** Begin **

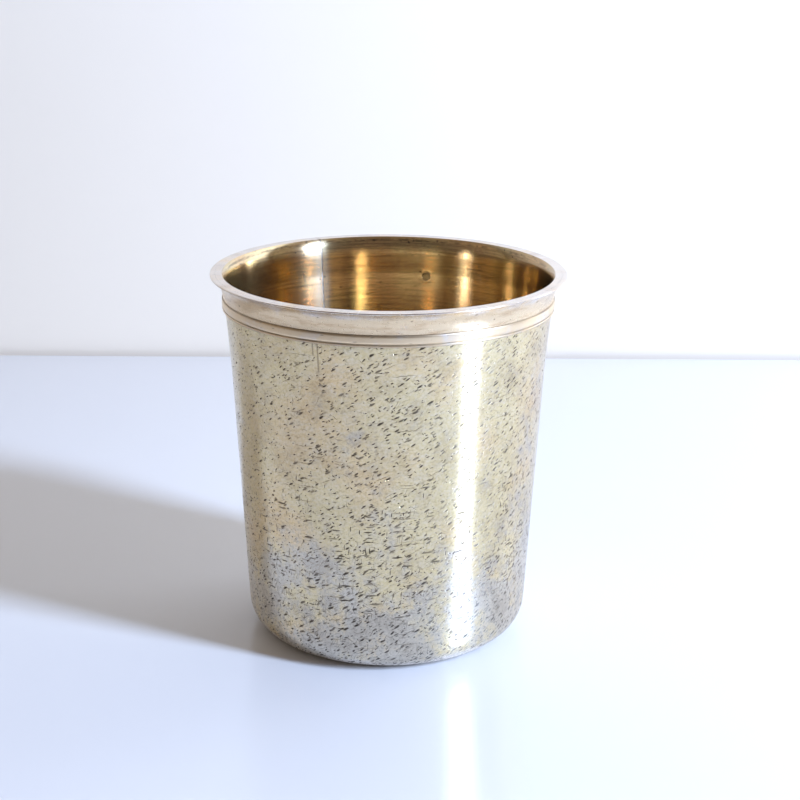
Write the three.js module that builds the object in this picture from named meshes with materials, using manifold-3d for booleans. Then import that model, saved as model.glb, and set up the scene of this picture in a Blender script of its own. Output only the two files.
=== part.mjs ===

** End **
** Begin **

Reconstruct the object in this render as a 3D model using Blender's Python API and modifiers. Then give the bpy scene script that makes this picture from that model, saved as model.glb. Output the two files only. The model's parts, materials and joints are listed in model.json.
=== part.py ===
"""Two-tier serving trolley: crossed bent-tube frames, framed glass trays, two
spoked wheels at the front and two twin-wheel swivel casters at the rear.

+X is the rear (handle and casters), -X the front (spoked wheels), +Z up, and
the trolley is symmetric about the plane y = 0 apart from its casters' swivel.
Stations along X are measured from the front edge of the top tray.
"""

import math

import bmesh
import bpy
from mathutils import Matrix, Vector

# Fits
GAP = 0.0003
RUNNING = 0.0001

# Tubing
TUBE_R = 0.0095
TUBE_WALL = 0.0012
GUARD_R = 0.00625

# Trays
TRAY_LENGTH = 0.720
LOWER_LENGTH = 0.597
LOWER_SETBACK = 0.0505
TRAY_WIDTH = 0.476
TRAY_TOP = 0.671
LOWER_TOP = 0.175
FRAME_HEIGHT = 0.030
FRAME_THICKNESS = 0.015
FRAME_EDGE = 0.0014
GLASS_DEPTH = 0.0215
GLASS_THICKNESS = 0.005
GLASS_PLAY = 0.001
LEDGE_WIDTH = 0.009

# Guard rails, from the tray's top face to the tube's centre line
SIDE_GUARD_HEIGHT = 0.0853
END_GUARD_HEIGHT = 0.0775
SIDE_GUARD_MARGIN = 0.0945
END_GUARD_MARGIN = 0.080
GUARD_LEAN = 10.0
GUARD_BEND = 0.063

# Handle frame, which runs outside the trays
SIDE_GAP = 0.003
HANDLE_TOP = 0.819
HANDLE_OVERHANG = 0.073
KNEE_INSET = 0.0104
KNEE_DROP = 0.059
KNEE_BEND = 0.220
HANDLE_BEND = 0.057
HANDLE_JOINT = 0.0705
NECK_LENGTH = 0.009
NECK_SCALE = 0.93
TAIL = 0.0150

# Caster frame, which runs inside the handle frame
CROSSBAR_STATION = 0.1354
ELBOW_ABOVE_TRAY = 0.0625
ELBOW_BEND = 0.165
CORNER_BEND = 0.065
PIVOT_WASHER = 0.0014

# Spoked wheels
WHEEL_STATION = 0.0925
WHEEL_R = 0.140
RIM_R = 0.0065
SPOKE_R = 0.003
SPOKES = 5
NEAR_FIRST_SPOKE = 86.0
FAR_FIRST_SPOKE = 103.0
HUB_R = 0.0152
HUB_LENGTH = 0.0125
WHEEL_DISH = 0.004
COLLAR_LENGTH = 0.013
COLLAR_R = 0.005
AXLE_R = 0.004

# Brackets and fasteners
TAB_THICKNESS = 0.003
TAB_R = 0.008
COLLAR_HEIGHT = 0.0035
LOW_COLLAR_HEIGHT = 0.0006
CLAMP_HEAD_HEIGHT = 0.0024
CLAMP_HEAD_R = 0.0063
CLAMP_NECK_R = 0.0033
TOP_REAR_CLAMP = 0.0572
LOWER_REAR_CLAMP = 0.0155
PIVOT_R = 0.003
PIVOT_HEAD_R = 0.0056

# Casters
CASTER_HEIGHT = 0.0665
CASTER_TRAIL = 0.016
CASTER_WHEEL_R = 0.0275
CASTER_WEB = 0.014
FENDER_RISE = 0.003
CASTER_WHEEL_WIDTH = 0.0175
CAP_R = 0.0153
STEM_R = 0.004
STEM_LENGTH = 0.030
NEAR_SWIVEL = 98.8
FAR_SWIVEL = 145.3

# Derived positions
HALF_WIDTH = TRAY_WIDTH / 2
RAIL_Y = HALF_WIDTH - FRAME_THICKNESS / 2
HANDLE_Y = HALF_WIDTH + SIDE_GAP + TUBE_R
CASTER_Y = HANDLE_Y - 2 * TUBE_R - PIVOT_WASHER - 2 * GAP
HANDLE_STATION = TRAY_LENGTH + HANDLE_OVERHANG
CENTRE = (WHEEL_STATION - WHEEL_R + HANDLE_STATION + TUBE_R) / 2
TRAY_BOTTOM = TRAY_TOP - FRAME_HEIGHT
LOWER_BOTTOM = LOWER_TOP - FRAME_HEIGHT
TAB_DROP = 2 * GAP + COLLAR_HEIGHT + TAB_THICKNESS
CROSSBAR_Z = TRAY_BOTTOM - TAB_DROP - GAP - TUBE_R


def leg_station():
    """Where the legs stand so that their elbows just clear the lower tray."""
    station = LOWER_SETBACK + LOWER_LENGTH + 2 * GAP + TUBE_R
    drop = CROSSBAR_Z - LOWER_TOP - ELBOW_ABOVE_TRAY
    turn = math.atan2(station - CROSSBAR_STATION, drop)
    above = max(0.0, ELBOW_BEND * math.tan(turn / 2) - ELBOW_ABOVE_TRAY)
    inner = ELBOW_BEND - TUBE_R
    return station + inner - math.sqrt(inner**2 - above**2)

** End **
** Begin **

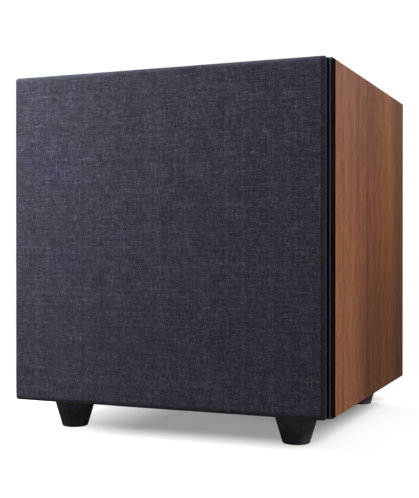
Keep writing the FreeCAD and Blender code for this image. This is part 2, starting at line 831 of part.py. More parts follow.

** End **

YOUR TASK:
Note each line of the entries that has "Blender" in it, and copy those lines.

OUTPUT OF THE TASK:
Write the three.js module that builds the object in this picture from named meshes with materials, using manifold-3d for booleans. Then import that model, saved as model.glb, and set up the scene of this picture in a Blender script of its own. Output only the two files.
Reconstruct the object in this render as a 3D model using Blender's Python API and modifiers. Then give the bpy scene script that makes this picture from that model, saved as model.glb. Output the two files only. The model's parts, materials and joints are listed in model.json.
Keep writing the FreeCAD and Blender code for this image. This is part 2, starting at line 831 of part.py. More parts follow.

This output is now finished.